Quindi, la determinazione della quota di ammortamento, dal punto di vista civilistico, è frutto di stime e congetture che mal si conciliano con le esigenze di certezza e determinabilità richieste dall’ordinamento tributario.

Ciò ha indotto il legislatore fiscale a prevedere un limite massimo di deducibilità delle quote di ammortamento al fine di evitare arbitraggi fiscali, da parte dei contribuenti, volti ad ammortizzare (e quindi dedurre) nel minor numero possibile di periodi d’imposta il costo delle immobilizzazioni materiali.

Questa finalità è garantita dalla previsione dell’articolo 102, comma 2, Tuir, secondo cui “La deduzione [delle quote di ammortamento] è ammessa in misura non superiore a quella risultante dall’applicazione al costo dei beni dei coefficienti stabiliti con decreto del Ministro dell’economia e delle finanze pubblicato nella Gazzetta Ufficiale, ridotti alla metà per il primo esercizio”.

A ben vedere, dunque, la norma fiscale, in ossequio al principio di derivazione sancito dall’articolo 83 Tuir, non prevede un piano di ammortamento alternativo a quello civilistico ma si limita a prevedere la quota di ammortamento civilistico massima deducibile sulla base delle aliquote previste dal D.M. 31.12.1988.

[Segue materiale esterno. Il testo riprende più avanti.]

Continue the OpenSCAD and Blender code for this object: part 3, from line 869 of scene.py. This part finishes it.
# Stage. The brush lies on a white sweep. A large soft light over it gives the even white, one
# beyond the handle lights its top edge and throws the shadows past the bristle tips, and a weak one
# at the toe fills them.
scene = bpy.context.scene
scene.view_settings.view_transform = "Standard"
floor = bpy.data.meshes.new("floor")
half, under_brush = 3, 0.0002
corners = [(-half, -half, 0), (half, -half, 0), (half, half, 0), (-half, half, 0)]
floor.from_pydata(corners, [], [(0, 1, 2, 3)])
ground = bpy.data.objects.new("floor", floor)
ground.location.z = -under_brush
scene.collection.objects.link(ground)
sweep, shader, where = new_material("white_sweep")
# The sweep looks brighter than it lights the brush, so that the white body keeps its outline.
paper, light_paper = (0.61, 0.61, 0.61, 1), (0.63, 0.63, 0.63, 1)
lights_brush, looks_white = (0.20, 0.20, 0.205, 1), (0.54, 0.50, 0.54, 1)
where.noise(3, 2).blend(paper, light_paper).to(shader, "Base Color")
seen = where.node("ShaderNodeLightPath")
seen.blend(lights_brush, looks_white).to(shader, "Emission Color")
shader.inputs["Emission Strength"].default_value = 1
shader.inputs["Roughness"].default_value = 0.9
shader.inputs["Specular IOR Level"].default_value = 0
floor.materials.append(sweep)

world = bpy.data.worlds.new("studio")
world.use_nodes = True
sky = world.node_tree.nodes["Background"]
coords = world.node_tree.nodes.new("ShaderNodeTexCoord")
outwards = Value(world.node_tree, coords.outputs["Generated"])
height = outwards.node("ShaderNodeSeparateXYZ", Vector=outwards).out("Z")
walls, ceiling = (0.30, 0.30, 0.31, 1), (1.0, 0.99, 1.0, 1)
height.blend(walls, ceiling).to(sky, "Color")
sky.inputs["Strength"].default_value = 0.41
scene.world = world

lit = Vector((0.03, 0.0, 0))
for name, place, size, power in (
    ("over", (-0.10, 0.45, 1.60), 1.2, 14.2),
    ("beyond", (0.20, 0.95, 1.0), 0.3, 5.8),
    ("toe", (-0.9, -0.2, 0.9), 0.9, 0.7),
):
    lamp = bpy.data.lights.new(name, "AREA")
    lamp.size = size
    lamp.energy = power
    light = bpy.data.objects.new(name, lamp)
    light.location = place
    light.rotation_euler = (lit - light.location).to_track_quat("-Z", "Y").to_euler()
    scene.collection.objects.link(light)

In altre parole, l’impresa deve:

  • ai sensi dell’articolo 2426, comma 1, punto n. 2), cod. civ., ammortizzare i beni facenti parte il compendio aziendale, secondo quando previsto dal Principio Contabile Oic 16, al fine di fornire una rappresentazione veritiera e corretta della propria situazione patrimoniale ed economica;
  • una volta determinato il piano di ammortamento civilistico, confrontare l’ammontare della singola quota di ammortamento con il massimo importo deducibile dal reddito d’impresa calcolato secondo le aliquote fiscali previste dal D.M. 31.12.1988.

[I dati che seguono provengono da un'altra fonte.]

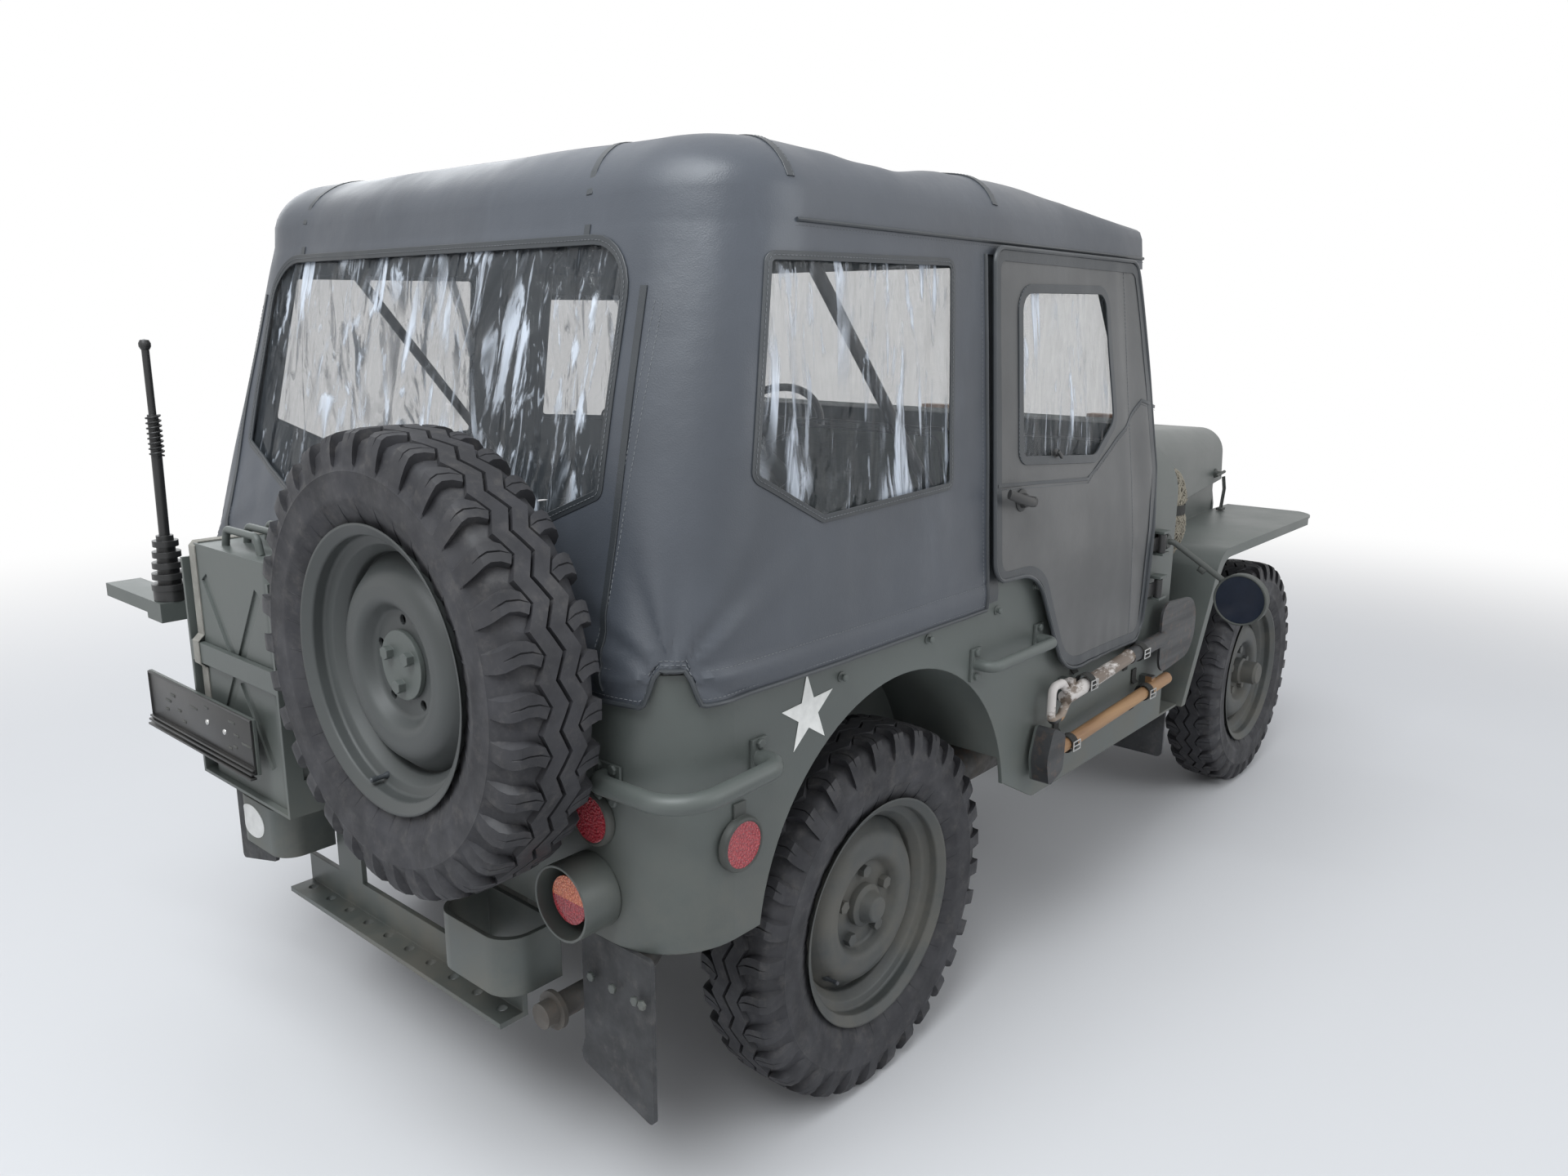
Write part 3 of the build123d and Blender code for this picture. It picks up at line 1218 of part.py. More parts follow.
plate_x = -768
plate_near = 160
plate_far = 620
plate_low = 640
plate_height = 105
clamp_radius = 54
aerial_x = -715
aerial_y = 600
aerial_z = 900
with BuildPart() as carriers:
    # can tray and its clamp frame
    block(fx(can_rear) - 12, rear_face, can_near - 8, can_far + 8, can_low - seat_gap - 6, can_low - seat_gap)
    for y in (can_near - 8, can_far + seat_gap):
        block(fx(can_rear) - 12, rear_face, y, y + 8 - seat_gap, can_low - 6, can_low + 60)
        block(fx(can_rear) - 12, fx(can_rear) + 20, y, y + 8 - seat_gap, can_low - 6, can_high - 30)
        block(fx(can_rear) - 12, fx(top_rear_low) - 2, y, y + 8 - seat_gap, can_high - 70, can_high - 30)
    block(fx(can_rear) - 12, fx(can_rear) - 1, can_near - 8, can_far + 8, can_high - 230, can_high - 190)
    # number plate and its holder
    block(fx(plate_x), fx(plate_x) + 6, plate_near, plate_far, plate_low, plate_low + plate_height)
    for y in (plate_near + 30, plate_far - 60):
        block(fx(plate_x) + 5, fx(can_rear) - 11, y, y + 30, plate_low + 20, plate_low + 50)
    block(fx(plate_x) + 5, rear_face, can_far + 30, can_far + 60, plate_low + 20, plate_low + 50)
    # spare wheel carrier: a pedestal with a plate against the wheel disc
    disc_face = fx(-spare_back - disc_hub_face + disc_sheet) + seat_gap
    plate_front = fx(top_rear_low) - 8
    rod((plate_front, spare_y, spare_z), (disc_face, spare_y, spare_z), 60)
    # stub through the wheel's hub hole, with a clamp plate and three nuts
    clamp_front = fx(-spare_back - disc_hub_face) - seat_gap
    rod((disc_face + 1, spare_y, spare_z), (clamp_front, spare_y, spare_z), hub_radius - 9)
    rod((clamp_front, spare_y, spare_z), (clamp_front - 8, spare_y, spare_z), clamp_radius)
    clamp_face = Plane(origin=(clamp_front - 7, spare_y, spare_z), x_dir=(0, 1, 0), z_dir=(-1, 0, 0))
    with BuildSketch(clamp_face) as nuts:
        with PolarLocations(clamp_radius - 22, 3, start_angle=90):
            RegularPolygon(11, 6)
    extrude(nuts.sketch, amount=13)
    block(plate_front - 16, plate_front, spare_y - 110, spare_y + 110, spare_z - 190, spare_z + 60)
    block(plate_front - 16, rear_face, spare_y - 110, spare_y + 110, spare_z - 190, hem_z - 10)
    # aerial bracket
    block(fx(aerial_x) - 35, rear_face, aerial_y - 30, aerial_y + 40, aerial_z - 12 - 40, aerial_z - 12)
    block(fx(aerial_x) - 35, fx(aerial_x) + 35, aerial_y - 30, aerial_y + 255, aerial_z - 12 - 28, aerial_z - 12)
write(carriers, "rear_carriers")

aerial_mast_top = 1261
aerial_top = 1400
with BuildPart() as aerial:
    rod((fx(aerial_x), aerial_y, aerial_z - 12 + seat_gap), (fx(aerial_x), aerial_y, aerial_z + 10), 32)
    for ring in range(5):
        z = aerial_z + 10 + ring * 22
        rod((fx(aerial_x), aerial_y, z), (fx(aerial_x), aerial_y, z + 12), 34 - 2.5 * ring)
        rod((fx(aerial_x), aerial_y, z + 11), (fx(aerial_x), aerial_y, z + 22), 22 - 1.5 * ring)
    rod((fx(aerial_x), aerial_y, aerial_z + 119), (fx(aerial_x), aerial_y - 12, aerial_mast_top), 10)
    rod((fx(aerial_x), aerial_y - 12, aerial_mast_top - 1), (fx(aerial_x), aerial_y - 14, aerial_top), 7)
write(aerial, "aerial")

# Lamps: rear guards as open cylinders with lamps inside, and head lamp bowls
lamp_y = 565
lamp_z = 603
lamp_radius = 60
guard_wall = 4
guard_rear = -662
lens_radius = 38
with BuildPart() as lamps:
    for side in (-1, 1):
        y = side * lamp_y
        rod((rear_face, y, lamp_z), (fx(guard_rear), y, lamp_z), lamp_radius)
        rod((rear_face - guard_wall, y, lamp_z), (fx(guard_rear) - 1, y, lamp_z), lamp_radius - guard_wall,
            mode=Mode.SUBTRACT)
        rod((rear_face - guard_wall + 1, y, lamp_z), (fx(guard_rear) + 34, y, lamp_z), lens_radius)
    for y in (-headlamp_y, headlamp_y):
        rod((fx(grille_x) - 70, y, headlamp_z), (fx(grille_x) + grille_sheet, y, headlamp_z), headlamp_radius)
write(lamps, "lamps")

reflector_radius = 38
side_reflector_x = -457
side_reflector_z = 682
rear_reflector_y = 572
rear_reflector_z = 722
with BuildPart() as lenses:
    for side in (-1, 1):
        y = side * lamp_y
        rod((fx(guard_rear) + 34 - seat_gap, y, lamp_z), (fx(guard_rear) + 16, y, lamp_z), lens_radius)
        rod((fx(side_reflector_x), side * (tub_half + seat_gap), side_reflector_z),
            (fx(side_reflector_x), side * (tub_half + 12), side_reflector_z), reflector_radius)
        rod((rear_face, side * rear_reflector_y, rear_reflector_z),
            (rear_face - 12, side * rear_reflector_y, rear_reflector_z), reflector_radius)
write(lenses, "lenses")

# Grab handles: one round each rear corner and one on each side by the door
handle_radius = 15
handle_z = 800
plate_sheet = 5
with BuildPart() as grab_handles:
    bent_rod([
        (rear_face, -604, handle_z - 6),
        (fx(tub_rear) - 26, -604, handle_z - 6),
        (fx(tub_rear) - 26, -tub_half - 48, handle_z - 2),
        (fx(-415), -tub_half - 48, handle_z + 6),
        (fx(-415), -tub_half - seat_gap, handle_z + 6),
    ], handle_radius, [15, 70, 26])
    bent_rod([
        (fx(205), -tub_half - seat_gap, 812),
        (fx(205), -tub_half - 42, 812),
        (fx(452), -tub_half - 42, 812),
        (fx(452), -tub_half - seat_gap, 812),
    ], handle_radius - 4, 20)
    # bolted foot plates
    block(rear_face - plate_sheet, rear_face, -604 - 30, -604 + 30, handle_z - 30, handle_z + 18)
    # foot plate columns: x, z
    for x, z in ((-415, handle_z + 6), (205, 812), (452, 812)):
        block(fx(x) - 17, fx(x) + 17, -tub_half - seat_gap - plate_sheet, -tub_half - seat_gap, z - 32, z + 32)
    mirror(about=Plane.XZ)
write(grab_handles, "grab_handles")

# Mud flaps: shaped rubber behind the rear wheels and plain ones behind the front wheels
flap_near = 528
flap_far = 686
flap_low = 262
flap_sheet = 8
with BuildPart() as mud_flaps:
    prism(Plane.YZ.offset(fx(tub_rear)), [
        (-flap_near, tub_rear_bottom - seat_gap, 10),
        (-flap_near, 330, 30),
        (-flap_near + 10, 300, 0),
        (-flap_near + 6, 285, 8),
        (-flap_far, flap_low - 20, 10),
        (-flap_far, tub_rear_bottom - seat_gap, 10),
    ], flap_sheet)
    prism(Plane.YZ.offset(fx(cowl_front) + 40), [
        (-tub_half, sill_bottom - seat_gap, 0),
        (-tub_half, 330, 15),
        (-560, 330, 15),
        (-560, sill_bottom - seat_gap, 0),
    ], flap_sheet)
    mirror(about=Plane.XZ)
write(mud_flaps, "mud_flaps")

# Tools strapped to the right side: a shovel and an axe
tool_y = -tub_half - 32
shovel_radius = 16
with BuildPart() as tools:
    grip_x = fx(474)
    grip_z = 668
    shovel_z = 690
    # a grip shaped like a letter D on the end of the shaft
    bent_rod([(grip_x + 74, tool_y, grip_z - 6), (grip_x + 44, tool_y, grip_z - 38),
              (grip_x, tool_y, grip_z - 38), (grip_x, tool_y, grip_z + 38),
              (grip_x + 44, tool_y, grip_z + 38), (grip_x + 74, tool_y, grip_z + 6)], 9, 16)
    rod((grip_x + 60, tool_y, grip_z), (fx(856), tool_y, shovel_z), shovel_radius)
    rod((fx(850), tool_y, shovel_z - 0.3), (fx(1045), tool_y, shovel_z + 4), shovel_radius + 2)
    prism(Plane.XZ.offset(-tool_y - 3), [
        (fx(1030), shovel_z - 88, 40), (fx(1250), shovel_z - 70, 70), (fx(1250), shovel_z + 78, 70),
        (fx(1030), shovel_z + 96, 40)], 6)
    rod((fx(1093), tool_y, 581), (fx(470), tool_y, 556), 15)
    prism(Plane.XZ.offset(-tool_y - 22), [
        (fx(440), 500, 12), (fx(500), 520, 20), (fx(505), 600, 20), (fx(450), 628, 12), (fx(425), 560, 60)], 44)
    # brackets that hold both on the tub's side
    for x, low, high in ((1000, 556, 604), (470, 540, 580), (560, 650, 700), (900, 668, 712)):
        block(fx(x), fx(x) + 22, -tub_half - seat_gap, tool_y, low, high)
write(tools, "side_tools")

# Rear view mirrors on bent arms
mirror_x = 1100
mirror_y = 930
mirror_z = 810
mirror_radius = 62
with BuildPart() as mirrors:
    bent_rod([
        (fx(1045), -tub_half - seat_gap, 936),
        (fx(1045), -tub_half - 40, 936),
        (fx(mirror_x) + 4, -mirror_y + 20, mirror_z + 20),
        (fx(mirror_x) + 4, -mirror_y, mirror_z),
    ], 7, 12)
    rod((fx(mirror_x) - 14, -mirror_y, mirror_z), (fx(mirror_x) + 8, -mirror_y, mirror_z), mirror_radius)
    mirror(about=Plane.XZ)
write(mirrors, "mirrors")

# Camouflage net in a bundle, strapped to the cowl beside the bonnet on the right
net_low = 886
net_height = 194
net_front = 1290
net_inner = -bonnet_rear_half - 44
net_outer = -tub_half + 13
with BuildPart() as net:
    prism(Plane.XY.offset(net_low), [
        (fx(cowl_front) + seat_gap, net_inner, 30), (fx(net_front), net_inner, 45),
        (fx(net_front), net_outer, 45), (fx(cowl_front) + seat_gap, net_outer, 30)], net_height)
write(net, "net_roll")
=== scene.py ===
import bpy
import bmesh
import json
import math
from mathutils import Matrix, Vector, noise

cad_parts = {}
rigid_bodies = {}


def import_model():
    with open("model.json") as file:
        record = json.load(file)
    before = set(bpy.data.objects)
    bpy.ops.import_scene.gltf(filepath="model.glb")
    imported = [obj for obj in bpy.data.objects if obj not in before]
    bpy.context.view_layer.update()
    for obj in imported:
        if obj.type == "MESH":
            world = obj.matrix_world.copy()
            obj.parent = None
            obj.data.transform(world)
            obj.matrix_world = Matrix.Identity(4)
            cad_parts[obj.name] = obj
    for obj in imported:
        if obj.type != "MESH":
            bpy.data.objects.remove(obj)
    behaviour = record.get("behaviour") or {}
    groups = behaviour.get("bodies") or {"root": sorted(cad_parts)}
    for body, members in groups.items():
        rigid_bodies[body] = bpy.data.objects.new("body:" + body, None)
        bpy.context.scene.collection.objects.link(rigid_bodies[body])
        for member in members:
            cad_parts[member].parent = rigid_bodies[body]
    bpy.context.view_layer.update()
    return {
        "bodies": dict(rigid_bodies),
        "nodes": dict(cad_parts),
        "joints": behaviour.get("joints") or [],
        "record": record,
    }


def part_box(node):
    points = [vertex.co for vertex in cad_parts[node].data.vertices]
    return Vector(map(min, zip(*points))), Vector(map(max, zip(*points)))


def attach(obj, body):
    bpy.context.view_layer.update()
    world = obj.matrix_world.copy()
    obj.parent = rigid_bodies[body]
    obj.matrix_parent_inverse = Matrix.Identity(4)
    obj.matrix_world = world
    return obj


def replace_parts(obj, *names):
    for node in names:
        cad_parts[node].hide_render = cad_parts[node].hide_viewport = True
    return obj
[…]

A seguito di questo confronto ci si può imbattere in tre possibili scenari:

  • la quota civilistica è inferiore alla misura prevista secondo le aliquote del D.M. 31.12.1988;
  • la quota civilistica è uguale alla misura prevista secondo le aliquote del D.M. 31.12.1988;
  • la quota civilistica è superiore alla misura prevista secondo le aliquote del D.M. 31.12.1988.

Nel primo caso non vi sono particolari problemi in quanto la “quota” d’ammortamento fiscale è capiente e di conseguenza l’importo civilistico è completamente deducibile.

Anche il secondo caso è scevro di criticità, infatti la quota di ammortamento civilistico è identica al massimo importo deducibile fiscalmente.

Il terzo caso, invece, deve essere gestito in dichiarazione dei redditi mediante l’esecuzione di una variazione in aumento, in quanto la quota di ammortamento civilistico risulta parzialmente deducibile dal reddito d’impresa.

Da ultimo, si sottolinea come la gestione dei disallineamenti, tra i valori civilistici e fiscali descritti nelle due parti in cui si articola il presente contributo, possa variare in ragione della natura del contribuente, infatti:

  • i soggetti che applicano il principio di derivazione rafforzata, in base al quale vengono riconosciuti ai fini fiscali i criteri di qualificazione, classificazione e imputazione temporale utilizzati in bilancio per l’iscrizione dei beni materiali, si vedono riconosciuto il comportamento contabile anche ai fini fiscali e, di conseguenza, non si creano disallineamenti tra le due discipline. Occorre sottolineare, però, che il principio di derivazione rafforzata non opera in relazione alle poste di bilancio di natura valutativa, dunque l’eventuale disallineamento legato all’applicazione delle aliquote fiscali previste dal D.M. 31.12.1988 deve essere gestito mediante variazioni da apportare in dichiarazione dei redditi anche da tali soggetti;
  • i soggetti che applicano il principio di derivazione semplice sono obbligati a gestire mediante variazioni in aumento e in diminuzione in dichiarazione dei redditi tutte le tipologie di disallineamento che si vengono a creare, in quanto opera il c.d. “doppio binario”.